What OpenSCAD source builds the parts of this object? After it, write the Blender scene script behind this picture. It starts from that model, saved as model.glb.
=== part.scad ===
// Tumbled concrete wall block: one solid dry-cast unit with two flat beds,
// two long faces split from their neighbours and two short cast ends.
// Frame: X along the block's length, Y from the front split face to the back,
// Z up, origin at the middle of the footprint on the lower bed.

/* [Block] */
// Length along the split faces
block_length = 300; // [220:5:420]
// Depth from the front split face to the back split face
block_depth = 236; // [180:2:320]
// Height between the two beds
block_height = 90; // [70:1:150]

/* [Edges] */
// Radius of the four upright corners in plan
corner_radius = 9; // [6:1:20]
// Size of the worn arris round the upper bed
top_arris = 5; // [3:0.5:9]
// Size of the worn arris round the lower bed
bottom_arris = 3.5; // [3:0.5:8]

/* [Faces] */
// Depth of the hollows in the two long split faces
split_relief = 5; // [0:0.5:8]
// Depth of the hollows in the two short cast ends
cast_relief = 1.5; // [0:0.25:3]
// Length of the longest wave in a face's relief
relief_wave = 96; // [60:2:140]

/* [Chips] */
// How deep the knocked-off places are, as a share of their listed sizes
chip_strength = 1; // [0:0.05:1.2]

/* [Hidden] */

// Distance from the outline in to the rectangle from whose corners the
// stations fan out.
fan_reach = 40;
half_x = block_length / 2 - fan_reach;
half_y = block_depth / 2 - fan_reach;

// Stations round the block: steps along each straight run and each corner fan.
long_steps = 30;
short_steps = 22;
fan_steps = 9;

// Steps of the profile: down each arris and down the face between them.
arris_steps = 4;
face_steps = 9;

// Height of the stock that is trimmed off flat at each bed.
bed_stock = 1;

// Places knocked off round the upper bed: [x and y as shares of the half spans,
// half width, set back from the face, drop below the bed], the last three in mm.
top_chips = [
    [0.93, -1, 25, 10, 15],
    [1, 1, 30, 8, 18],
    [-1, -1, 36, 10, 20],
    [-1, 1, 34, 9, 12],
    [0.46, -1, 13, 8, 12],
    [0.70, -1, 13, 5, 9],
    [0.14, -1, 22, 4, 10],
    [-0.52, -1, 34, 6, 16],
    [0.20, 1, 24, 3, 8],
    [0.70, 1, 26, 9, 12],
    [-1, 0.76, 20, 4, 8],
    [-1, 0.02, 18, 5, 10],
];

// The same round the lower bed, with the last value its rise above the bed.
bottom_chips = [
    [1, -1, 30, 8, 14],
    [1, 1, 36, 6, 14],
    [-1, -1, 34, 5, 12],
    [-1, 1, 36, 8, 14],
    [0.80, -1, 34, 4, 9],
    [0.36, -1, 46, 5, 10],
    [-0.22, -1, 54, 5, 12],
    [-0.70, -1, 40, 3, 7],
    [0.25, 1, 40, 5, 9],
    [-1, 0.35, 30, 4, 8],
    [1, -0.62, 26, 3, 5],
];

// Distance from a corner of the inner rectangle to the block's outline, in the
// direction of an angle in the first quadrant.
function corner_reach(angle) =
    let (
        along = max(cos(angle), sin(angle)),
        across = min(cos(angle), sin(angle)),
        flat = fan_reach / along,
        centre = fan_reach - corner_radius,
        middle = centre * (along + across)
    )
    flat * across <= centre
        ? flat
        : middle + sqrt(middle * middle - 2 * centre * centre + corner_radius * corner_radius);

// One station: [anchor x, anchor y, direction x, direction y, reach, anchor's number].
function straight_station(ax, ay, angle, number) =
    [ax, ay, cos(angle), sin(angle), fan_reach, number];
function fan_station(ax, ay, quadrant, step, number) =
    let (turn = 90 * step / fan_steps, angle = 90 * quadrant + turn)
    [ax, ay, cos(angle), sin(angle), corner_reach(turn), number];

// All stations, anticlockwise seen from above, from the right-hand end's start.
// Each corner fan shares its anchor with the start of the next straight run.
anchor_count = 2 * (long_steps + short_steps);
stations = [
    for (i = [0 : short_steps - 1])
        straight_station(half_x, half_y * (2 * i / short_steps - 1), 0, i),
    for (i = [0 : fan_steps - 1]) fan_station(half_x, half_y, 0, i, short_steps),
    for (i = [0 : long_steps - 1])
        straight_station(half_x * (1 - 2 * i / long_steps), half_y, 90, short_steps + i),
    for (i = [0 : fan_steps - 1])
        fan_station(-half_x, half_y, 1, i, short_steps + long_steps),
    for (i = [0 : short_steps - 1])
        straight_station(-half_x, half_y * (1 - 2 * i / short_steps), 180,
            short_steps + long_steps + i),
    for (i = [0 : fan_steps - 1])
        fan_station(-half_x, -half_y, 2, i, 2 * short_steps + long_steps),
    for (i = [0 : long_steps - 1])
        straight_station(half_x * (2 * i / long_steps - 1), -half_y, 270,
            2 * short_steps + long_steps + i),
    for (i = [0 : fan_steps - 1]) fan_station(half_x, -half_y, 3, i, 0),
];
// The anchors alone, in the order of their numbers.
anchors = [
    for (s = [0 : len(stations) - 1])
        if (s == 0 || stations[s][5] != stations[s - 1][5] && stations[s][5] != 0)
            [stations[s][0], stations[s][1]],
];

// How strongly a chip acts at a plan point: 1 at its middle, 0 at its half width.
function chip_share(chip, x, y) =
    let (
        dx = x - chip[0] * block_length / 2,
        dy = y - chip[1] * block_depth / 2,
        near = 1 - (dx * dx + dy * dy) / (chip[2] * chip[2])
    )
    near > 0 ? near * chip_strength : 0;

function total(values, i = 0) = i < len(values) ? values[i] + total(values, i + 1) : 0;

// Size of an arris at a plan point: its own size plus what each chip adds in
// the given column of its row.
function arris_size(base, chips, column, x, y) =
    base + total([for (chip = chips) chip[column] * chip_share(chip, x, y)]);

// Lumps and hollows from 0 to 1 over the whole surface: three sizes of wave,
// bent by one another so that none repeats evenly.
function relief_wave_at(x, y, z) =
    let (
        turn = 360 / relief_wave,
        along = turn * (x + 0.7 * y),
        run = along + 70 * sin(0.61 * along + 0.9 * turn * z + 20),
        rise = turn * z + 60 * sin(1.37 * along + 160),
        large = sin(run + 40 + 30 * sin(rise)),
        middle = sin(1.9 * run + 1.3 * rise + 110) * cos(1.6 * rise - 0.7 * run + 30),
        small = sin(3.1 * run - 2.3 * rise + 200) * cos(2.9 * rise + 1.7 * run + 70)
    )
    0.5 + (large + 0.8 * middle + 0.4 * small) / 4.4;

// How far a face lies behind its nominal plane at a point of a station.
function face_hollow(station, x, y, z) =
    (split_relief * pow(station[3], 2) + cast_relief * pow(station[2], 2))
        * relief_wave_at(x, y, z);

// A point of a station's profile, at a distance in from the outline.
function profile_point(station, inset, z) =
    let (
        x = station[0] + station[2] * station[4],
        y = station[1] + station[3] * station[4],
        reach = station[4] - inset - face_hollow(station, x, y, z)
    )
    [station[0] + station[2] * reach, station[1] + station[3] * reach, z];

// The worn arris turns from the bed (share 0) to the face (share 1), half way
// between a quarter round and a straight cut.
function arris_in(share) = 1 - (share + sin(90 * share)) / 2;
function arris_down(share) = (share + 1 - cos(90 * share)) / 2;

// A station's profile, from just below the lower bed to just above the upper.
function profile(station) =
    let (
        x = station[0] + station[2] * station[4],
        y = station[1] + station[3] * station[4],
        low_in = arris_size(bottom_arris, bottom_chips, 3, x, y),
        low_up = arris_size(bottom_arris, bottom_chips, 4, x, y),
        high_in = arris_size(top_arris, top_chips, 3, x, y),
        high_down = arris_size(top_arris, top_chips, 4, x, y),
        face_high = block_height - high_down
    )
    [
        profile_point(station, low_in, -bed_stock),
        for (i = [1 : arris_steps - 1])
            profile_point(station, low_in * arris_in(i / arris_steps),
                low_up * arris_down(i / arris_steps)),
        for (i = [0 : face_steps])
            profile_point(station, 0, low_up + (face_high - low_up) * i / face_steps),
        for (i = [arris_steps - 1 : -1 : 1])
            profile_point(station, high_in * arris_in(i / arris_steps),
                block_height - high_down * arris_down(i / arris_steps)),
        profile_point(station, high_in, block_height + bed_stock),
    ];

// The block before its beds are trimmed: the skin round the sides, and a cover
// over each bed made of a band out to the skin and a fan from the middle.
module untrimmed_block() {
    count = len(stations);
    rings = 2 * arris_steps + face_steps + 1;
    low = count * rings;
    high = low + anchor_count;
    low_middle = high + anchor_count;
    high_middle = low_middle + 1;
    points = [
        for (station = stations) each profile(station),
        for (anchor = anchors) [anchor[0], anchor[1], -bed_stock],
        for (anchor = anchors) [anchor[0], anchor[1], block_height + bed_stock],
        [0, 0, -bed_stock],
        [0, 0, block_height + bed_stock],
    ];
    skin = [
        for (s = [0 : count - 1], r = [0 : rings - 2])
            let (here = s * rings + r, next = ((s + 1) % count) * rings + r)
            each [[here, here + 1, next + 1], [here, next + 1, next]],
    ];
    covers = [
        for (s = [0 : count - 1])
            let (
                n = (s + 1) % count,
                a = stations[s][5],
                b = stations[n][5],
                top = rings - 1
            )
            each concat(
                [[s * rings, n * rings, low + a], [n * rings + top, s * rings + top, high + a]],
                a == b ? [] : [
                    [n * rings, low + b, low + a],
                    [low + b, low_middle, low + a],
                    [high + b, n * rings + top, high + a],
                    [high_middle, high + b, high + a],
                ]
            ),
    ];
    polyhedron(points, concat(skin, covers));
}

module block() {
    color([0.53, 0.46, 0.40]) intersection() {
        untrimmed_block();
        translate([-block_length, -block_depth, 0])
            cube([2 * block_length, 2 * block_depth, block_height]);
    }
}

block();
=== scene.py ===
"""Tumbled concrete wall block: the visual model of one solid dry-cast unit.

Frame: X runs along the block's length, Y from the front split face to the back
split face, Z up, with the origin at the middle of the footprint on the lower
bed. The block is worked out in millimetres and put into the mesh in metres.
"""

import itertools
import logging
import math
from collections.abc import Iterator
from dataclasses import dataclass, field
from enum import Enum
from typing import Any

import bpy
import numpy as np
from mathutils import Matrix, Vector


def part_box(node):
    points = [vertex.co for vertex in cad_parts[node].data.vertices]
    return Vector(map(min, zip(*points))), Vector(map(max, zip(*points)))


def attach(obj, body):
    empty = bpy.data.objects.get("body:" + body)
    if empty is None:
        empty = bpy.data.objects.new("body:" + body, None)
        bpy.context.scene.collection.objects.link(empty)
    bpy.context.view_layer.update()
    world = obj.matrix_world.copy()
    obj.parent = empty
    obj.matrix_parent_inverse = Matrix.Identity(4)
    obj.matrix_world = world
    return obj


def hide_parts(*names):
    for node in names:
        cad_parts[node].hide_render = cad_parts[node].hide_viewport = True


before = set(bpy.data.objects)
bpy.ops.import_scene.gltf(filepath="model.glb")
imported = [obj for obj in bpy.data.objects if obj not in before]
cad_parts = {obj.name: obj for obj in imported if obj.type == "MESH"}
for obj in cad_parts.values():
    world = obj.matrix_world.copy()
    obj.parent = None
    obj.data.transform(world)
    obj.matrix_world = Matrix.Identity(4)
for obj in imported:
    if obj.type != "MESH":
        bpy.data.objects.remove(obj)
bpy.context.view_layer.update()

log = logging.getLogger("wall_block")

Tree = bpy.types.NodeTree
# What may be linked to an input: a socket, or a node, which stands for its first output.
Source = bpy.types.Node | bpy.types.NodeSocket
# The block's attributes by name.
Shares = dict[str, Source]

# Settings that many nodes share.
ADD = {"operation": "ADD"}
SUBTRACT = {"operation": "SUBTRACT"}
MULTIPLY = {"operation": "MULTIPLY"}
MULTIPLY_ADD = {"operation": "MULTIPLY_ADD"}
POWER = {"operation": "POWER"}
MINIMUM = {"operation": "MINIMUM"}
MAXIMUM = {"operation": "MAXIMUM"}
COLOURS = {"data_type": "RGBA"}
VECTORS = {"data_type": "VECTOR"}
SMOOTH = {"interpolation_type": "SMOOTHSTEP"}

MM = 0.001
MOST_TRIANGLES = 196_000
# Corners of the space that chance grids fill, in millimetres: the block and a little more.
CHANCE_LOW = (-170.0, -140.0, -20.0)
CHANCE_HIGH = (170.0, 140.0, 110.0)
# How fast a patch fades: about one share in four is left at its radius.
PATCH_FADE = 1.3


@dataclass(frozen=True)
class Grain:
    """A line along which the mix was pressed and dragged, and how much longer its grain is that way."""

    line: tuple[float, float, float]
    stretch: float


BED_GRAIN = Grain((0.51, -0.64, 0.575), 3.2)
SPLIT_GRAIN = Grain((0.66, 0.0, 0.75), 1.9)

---

• [TASK OBJECTIVE]
Only the lines from the one containing "color([0.53, 0.46, 0.40])" through the one containing "if empty is" are to be retyped, both boundary lines included, with no other material.

• [RESULT OF THIS EXERCISE]
    color([0.53, 0.46, 0.40]) intersection() {
        untrimmed_block();
        translate([-block_length, -block_depth, 0])
            cube([2 * block_length, 2 * block_depth, block_height]);
    }
}

block();
=== scene.py ===
"""Tumbled concrete wall block: the visual model of one solid dry-cast unit.

Frame: X runs along the block's length, Y from the front split face to the back
split face, Z up, with the origin at the middle of the footprint on the lower
bed. The block is worked out in millimetres and put into the mesh in metres.
"""

import itertools
import logging
import math
from collections.abc import Iterator
from dataclasses import dataclass, field
from enum import Enum
from typing import Any

import bpy
import numpy as np
from mathutils import Matrix, Vector


def part_box(node):
    points = [vertex.co for vertex in cad_parts[node].data.vertices]
    return Vector(map(min, zip(*points))), Vector(map(max, zip(*points)))


def attach(obj, body):
    empty = bpy.data.objects.get("body:" + body)
    if empty is None:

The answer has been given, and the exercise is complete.